■ Short problem ■
Repeat exactly each line of the data provided below.

■ Given data ■

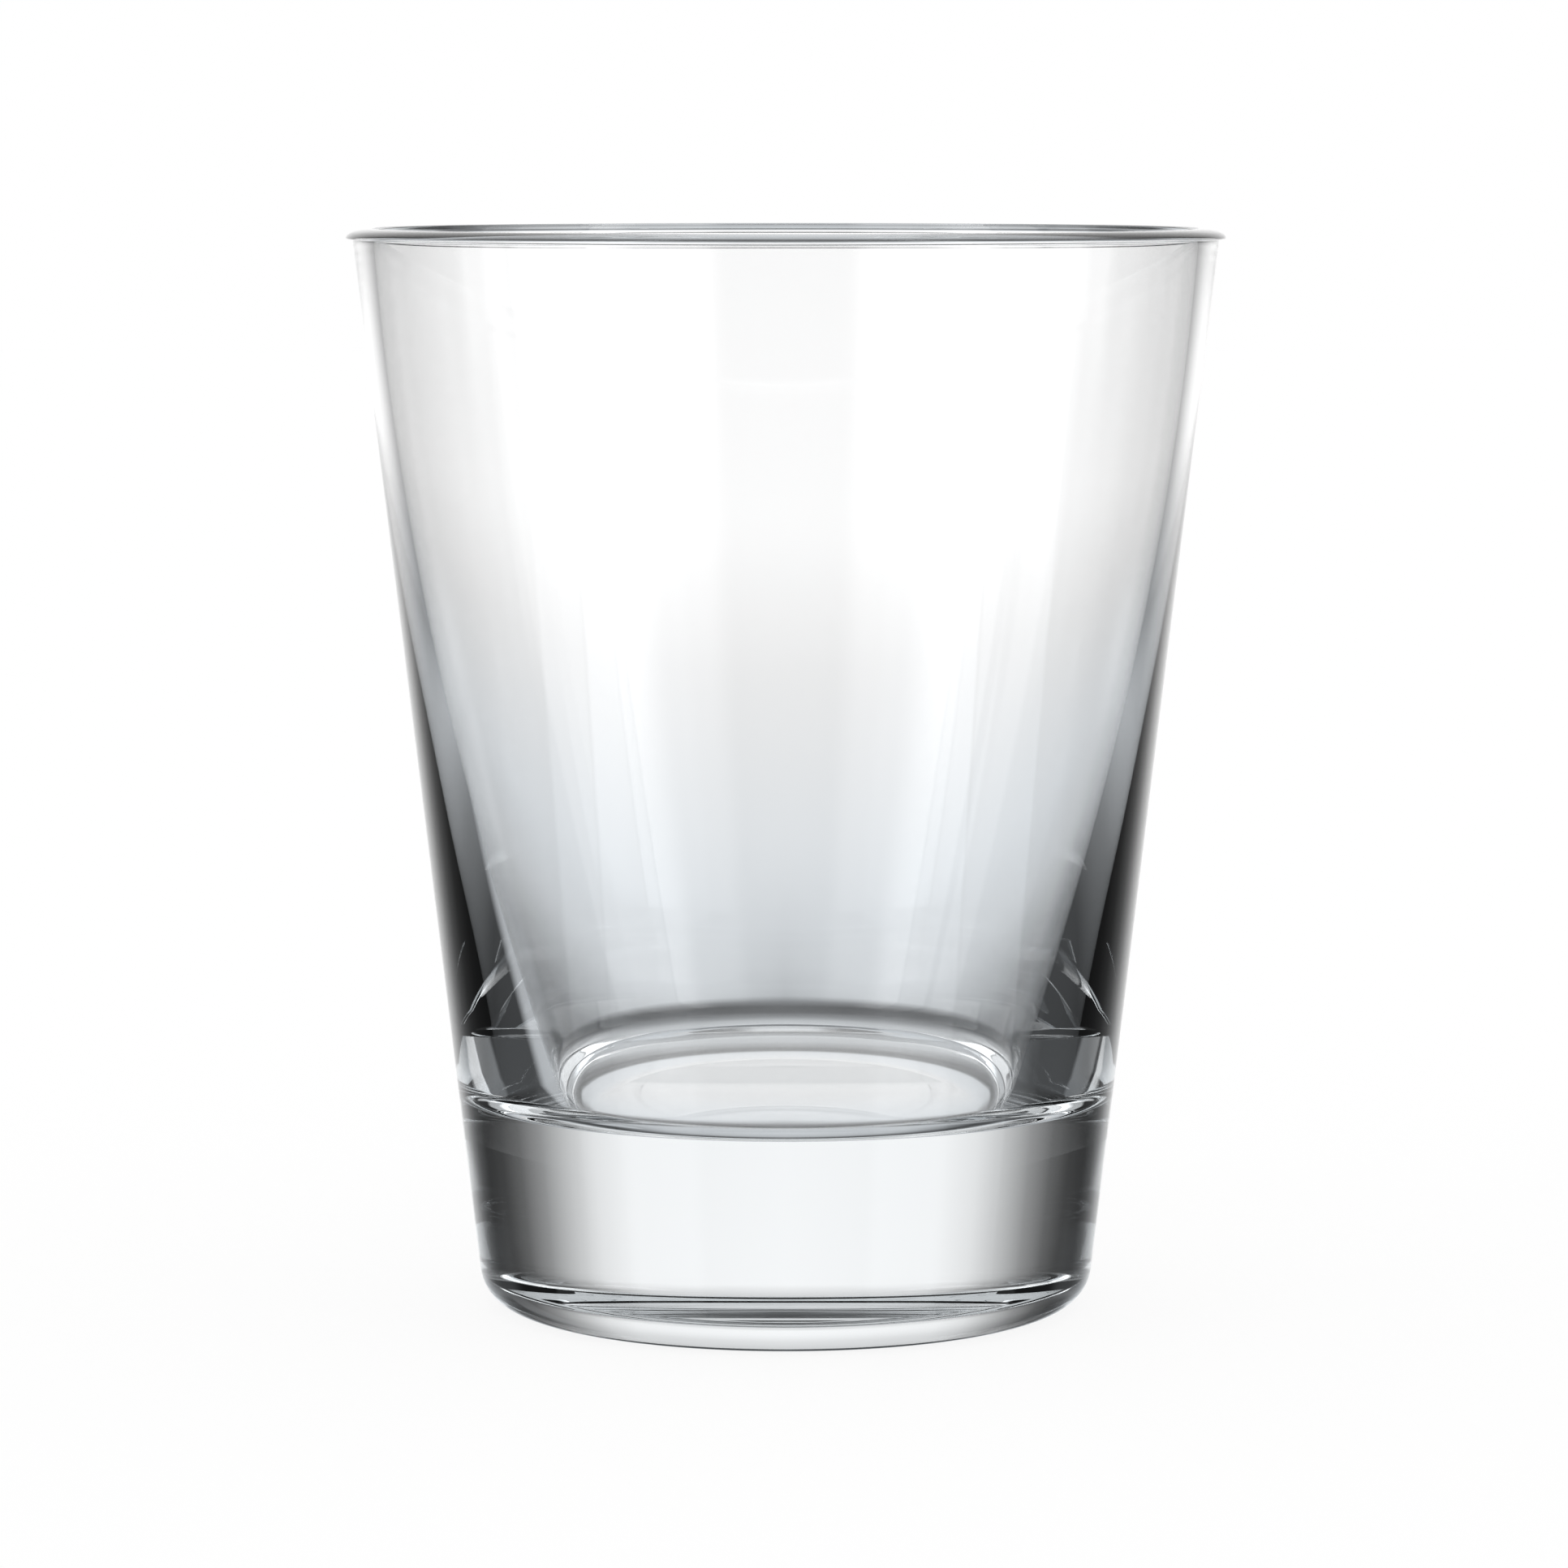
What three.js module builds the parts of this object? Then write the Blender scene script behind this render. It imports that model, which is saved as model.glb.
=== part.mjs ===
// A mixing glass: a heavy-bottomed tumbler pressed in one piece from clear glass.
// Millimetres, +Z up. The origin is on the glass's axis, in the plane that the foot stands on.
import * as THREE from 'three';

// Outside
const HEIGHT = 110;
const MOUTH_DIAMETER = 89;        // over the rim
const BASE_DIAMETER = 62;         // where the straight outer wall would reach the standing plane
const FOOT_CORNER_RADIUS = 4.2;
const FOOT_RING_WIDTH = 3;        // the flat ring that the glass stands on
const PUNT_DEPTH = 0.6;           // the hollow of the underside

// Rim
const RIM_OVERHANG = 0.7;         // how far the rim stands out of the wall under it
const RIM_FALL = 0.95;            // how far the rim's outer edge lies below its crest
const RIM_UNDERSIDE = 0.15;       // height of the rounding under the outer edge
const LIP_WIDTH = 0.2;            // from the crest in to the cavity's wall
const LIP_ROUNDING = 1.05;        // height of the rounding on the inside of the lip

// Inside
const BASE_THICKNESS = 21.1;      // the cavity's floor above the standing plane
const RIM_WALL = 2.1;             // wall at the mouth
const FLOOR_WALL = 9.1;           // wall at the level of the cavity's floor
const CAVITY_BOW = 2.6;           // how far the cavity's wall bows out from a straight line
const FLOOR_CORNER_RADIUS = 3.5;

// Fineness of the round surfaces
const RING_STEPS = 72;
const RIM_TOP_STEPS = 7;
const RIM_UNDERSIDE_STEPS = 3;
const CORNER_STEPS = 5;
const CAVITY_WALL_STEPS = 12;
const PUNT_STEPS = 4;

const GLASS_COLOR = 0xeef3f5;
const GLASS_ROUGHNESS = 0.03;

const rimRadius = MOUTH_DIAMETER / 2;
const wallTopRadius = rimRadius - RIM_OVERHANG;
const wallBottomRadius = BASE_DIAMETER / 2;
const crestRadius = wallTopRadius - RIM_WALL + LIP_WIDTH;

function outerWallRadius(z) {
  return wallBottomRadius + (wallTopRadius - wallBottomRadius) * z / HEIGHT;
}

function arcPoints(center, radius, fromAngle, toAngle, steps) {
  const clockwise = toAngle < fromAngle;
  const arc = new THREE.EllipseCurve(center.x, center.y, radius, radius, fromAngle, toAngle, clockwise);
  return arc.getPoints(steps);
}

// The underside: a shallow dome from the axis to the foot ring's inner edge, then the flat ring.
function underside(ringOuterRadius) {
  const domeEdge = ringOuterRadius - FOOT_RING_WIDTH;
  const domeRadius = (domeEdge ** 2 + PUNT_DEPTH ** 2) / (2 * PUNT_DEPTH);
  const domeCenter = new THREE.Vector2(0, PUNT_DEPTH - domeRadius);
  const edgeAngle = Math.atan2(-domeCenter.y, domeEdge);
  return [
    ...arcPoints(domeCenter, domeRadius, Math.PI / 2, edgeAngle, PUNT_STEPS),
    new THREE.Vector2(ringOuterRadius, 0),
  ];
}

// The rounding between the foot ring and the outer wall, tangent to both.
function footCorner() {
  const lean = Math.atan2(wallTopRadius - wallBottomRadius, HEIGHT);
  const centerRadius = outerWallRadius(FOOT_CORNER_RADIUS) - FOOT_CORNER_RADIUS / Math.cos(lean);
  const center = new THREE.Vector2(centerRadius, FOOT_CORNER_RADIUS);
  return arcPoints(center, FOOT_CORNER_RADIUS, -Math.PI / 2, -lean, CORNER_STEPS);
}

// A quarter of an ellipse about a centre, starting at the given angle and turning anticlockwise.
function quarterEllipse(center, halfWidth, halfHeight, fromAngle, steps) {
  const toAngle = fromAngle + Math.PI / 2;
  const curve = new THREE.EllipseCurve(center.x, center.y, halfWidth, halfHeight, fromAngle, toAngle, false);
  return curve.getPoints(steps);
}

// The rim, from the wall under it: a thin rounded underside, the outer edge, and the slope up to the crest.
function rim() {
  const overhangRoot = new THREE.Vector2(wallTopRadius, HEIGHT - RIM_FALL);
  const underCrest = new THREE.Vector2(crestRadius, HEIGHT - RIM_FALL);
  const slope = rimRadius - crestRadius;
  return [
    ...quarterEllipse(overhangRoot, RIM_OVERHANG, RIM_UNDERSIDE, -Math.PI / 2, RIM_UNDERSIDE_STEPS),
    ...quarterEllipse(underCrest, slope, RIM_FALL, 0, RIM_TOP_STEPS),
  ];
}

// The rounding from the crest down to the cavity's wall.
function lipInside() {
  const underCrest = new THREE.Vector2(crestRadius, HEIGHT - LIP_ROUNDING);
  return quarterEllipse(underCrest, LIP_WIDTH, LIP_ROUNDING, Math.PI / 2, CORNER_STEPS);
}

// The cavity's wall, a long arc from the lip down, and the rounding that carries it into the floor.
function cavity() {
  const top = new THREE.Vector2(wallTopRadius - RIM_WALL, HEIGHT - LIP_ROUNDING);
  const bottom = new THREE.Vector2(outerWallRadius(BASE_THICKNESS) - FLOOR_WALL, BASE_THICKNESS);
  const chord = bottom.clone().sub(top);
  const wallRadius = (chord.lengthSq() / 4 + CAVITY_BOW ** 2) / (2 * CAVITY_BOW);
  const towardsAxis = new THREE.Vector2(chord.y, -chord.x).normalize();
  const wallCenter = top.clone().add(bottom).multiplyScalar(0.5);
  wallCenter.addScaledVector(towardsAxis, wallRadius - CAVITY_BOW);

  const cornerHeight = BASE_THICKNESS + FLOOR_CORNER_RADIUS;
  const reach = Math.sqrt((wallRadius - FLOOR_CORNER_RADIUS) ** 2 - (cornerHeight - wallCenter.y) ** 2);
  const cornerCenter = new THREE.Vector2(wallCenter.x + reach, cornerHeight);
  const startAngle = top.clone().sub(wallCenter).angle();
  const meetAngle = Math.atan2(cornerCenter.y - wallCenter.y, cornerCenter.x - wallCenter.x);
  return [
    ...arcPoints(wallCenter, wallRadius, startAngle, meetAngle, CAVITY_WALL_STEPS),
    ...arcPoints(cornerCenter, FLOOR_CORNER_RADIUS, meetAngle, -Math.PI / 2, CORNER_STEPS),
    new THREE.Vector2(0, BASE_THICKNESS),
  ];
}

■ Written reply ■
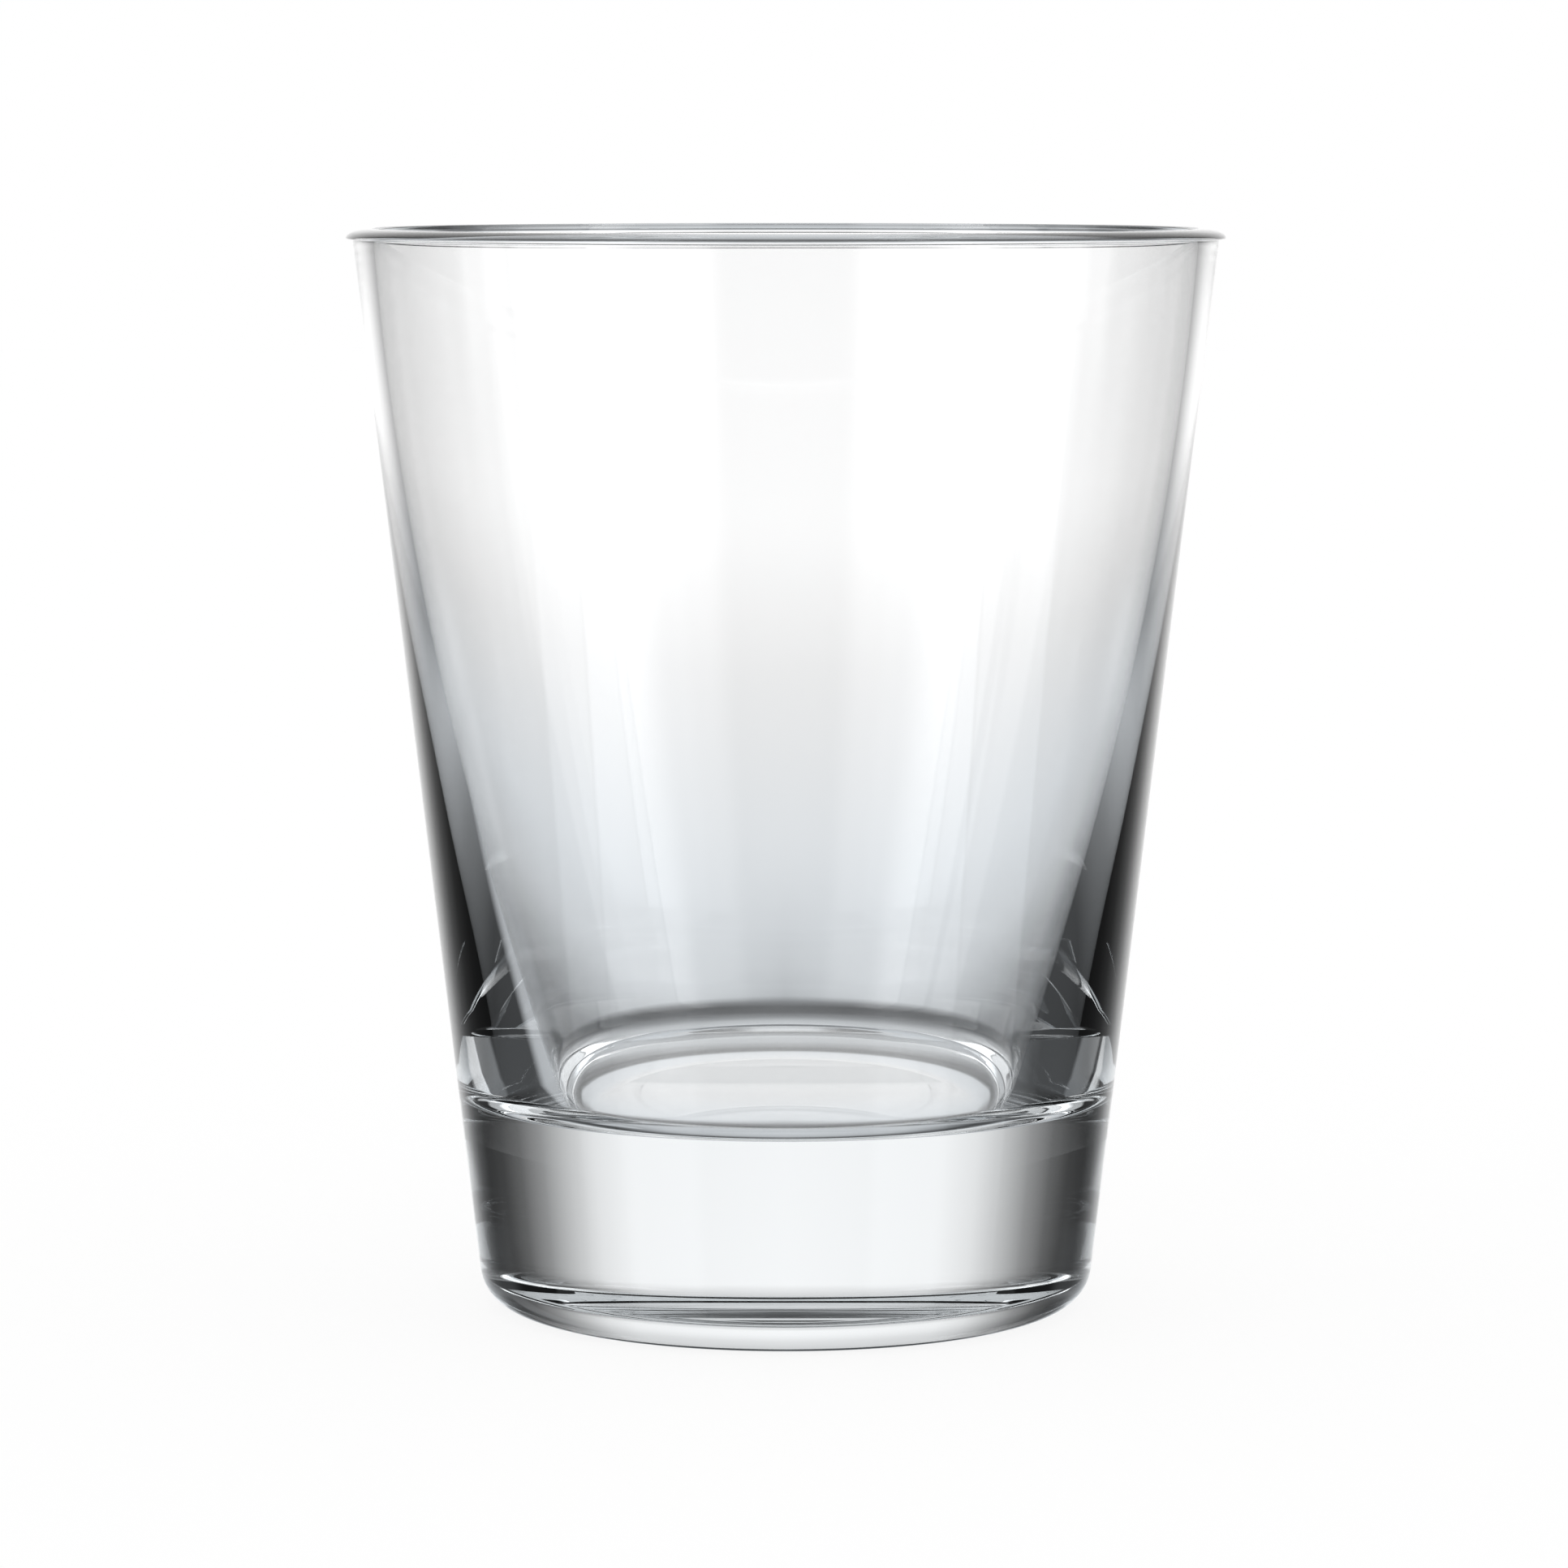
What three.js module builds the parts of this object? Then write the Blender scene script behind this render. It imports that model, which is saved as model.glb.
=== part.mjs ===
// A mixing glass: a heavy-bottomed tumbler pressed in one piece from clear glass.
// Millimetres, +Z up. The origin is on the glass's axis, in the plane that the foot stands on.
import * as THREE from 'three';

// Outside
const HEIGHT = 110;
const MOUTH_DIAMETER = 89;        // over the rim
const BASE_DIAMETER = 62;         // where the straight outer wall would reach the standing plane
const FOOT_CORNER_RADIUS = 4.2;
const FOOT_RING_WIDTH = 3;        // the flat ring that the glass stands on
const PUNT_DEPTH = 0.6;           // the hollow of the underside

// Rim
const RIM_OVERHANG = 0.7;         // how far the rim stands out of the wall under it
const RIM_FALL = 0.95;            // how far the rim's outer edge lies below its crest
const RIM_UNDERSIDE = 0.15;       // height of the rounding under the outer edge
const LIP_WIDTH = 0.2;            // from the crest in to the cavity's wall
const LIP_ROUNDING = 1.05;        // height of the rounding on the inside of the lip

// Inside
const BASE_THICKNESS = 21.1;      // the cavity's floor above the standing plane
const RIM_WALL = 2.1;             // wall at the mouth
const FLOOR_WALL = 9.1;           // wall at the level of the cavity's floor
const CAVITY_BOW = 2.6;           // how far the cavity's wall bows out from a straight line
const FLOOR_CORNER_RADIUS = 3.5;

// Fineness of the round surfaces
const RING_STEPS = 72;
const RIM_TOP_STEPS = 7;
const RIM_UNDERSIDE_STEPS = 3;
const CORNER_STEPS = 5;
const CAVITY_WALL_STEPS = 12;
const PUNT_STEPS = 4;

const GLASS_COLOR = 0xeef3f5;
const GLASS_ROUGHNESS = 0.03;

const rimRadius = MOUTH_DIAMETER / 2;
const wallTopRadius = rimRadius - RIM_OVERHANG;
const wallBottomRadius = BASE_DIAMETER / 2;
const crestRadius = wallTopRadius - RIM_WALL + LIP_WIDTH;

function outerWallRadius(z) {
  return wallBottomRadius + (wallTopRadius - wallBottomRadius) * z / HEIGHT;
}

function arcPoints(center, radius, fromAngle, toAngle, steps) {
  const clockwise = toAngle < fromAngle;
  const arc = new THREE.EllipseCurve(center.x, center.y, radius, radius, fromAngle, toAngle, clockwise);
  return arc.getPoints(steps);
}

// The underside: a shallow dome from the axis to the foot ring's inner edge, then the flat ring.
function underside(ringOuterRadius) {
  const domeEdge = ringOuterRadius - FOOT_RING_WIDTH;
  const domeRadius = (domeEdge ** 2 + PUNT_DEPTH ** 2) / (2 * PUNT_DEPTH);
  const domeCenter = new THREE.Vector2(0, PUNT_DEPTH - domeRadius);
  const edgeAngle = Math.atan2(-domeCenter.y, domeEdge);
  return [
    ...arcPoints(domeCenter, domeRadius, Math.PI / 2, edgeAngle, PUNT_STEPS),
    new THREE.Vector2(ringOuterRadius, 0),
  ];
}

// The rounding between the foot ring and the outer wall, tangent to both.
function footCorner() {
  const lean = Math.atan2(wallTopRadius - wallBottomRadius, HEIGHT);
  const centerRadius = outerWallRadius(FOOT_CORNER_RADIUS) - FOOT_CORNER_RADIUS / Math.cos(lean);
  const center = new THREE.Vector2(centerRadius, FOOT_CORNER_RADIUS);
  return arcPoints(center, FOOT_CORNER_RADIUS, -Math.PI / 2, -lean, CORNER_STEPS);
}

// A quarter of an ellipse about a centre, starting at the given angle and turning anticlockwise.
function quarterEllipse(center, halfWidth, halfHeight, fromAngle, steps) {
  const toAngle = fromAngle + Math.PI / 2;
  const curve = new THREE.EllipseCurve(center.x, center.y, halfWidth, halfHeight, fromAngle, toAngle, false);
  return curve.getPoints(steps);
}

// The rim, from the wall under it: a thin rounded underside, the outer edge, and the slope up to the crest.
function rim() {
  const overhangRoot = new THREE.Vector2(wallTopRadius, HEIGHT - RIM_FALL);
  const underCrest = new THREE.Vector2(crestRadius, HEIGHT - RIM_FALL);
  const slope = rimRadius - crestRadius;
  return [
    ...quarterEllipse(overhangRoot, RIM_OVERHANG, RIM_UNDERSIDE, -Math.PI / 2, RIM_UNDERSIDE_STEPS),
    ...quarterEllipse(underCrest, slope, RIM_FALL, 0, RIM_TOP_STEPS),
  ];
}

// The rounding from the crest down to the cavity's wall.
function lipInside() {
  const underCrest = new THREE.Vector2(crestRadius, HEIGHT - LIP_ROUNDING);
  return quarterEllipse(underCrest, LIP_WIDTH, LIP_ROUNDING, Math.PI / 2, CORNER_STEPS);
}

// The cavity's wall, a long arc from the lip down, and the rounding that carries it into the floor.
function cavity() {
  const top = new THREE.Vector2(wallTopRadius - RIM_WALL, HEIGHT - LIP_ROUNDING);
  const bottom = new THREE.Vector2(outerWallRadius(BASE_THICKNESS) - FLOOR_WALL, BASE_THICKNESS);
  const chord = bottom.clone().sub(top);
  const wallRadius = (chord.lengthSq() / 4 + CAVITY_BOW ** 2) / (2 * CAVITY_BOW);
  const towardsAxis = new THREE.Vector2(chord.y, -chord.x).normalize();
  const wallCenter = top.clone().add(bottom).multiplyScalar(0.5);
  wallCenter.addScaledVector(towardsAxis, wallRadius - CAVITY_BOW);

  const cornerHeight = BASE_THICKNESS + FLOOR_CORNER_RADIUS;
  const reach = Math.sqrt((wallRadius - FLOOR_CORNER_RADIUS) ** 2 - (cornerHeight - wallCenter.y) ** 2);
  const cornerCenter = new THREE.Vector2(wallCenter.x + reach, cornerHeight);
  const startAngle = top.clone().sub(wallCenter).angle();
  const meetAngle = Math.atan2(cornerCenter.y - wallCenter.y, cornerCenter.x - wallCenter.x);
  return [
    ...arcPoints(wallCenter, wallRadius, startAngle, meetAngle, CAVITY_WALL_STEPS),
    ...arcPoints(cornerCenter, FLOOR_CORNER_RADIUS, meetAngle, -Math.PI / 2, CORNER_STEPS),
    new THREE.Vector2(0, BASE_THICKNESS),
  ];
}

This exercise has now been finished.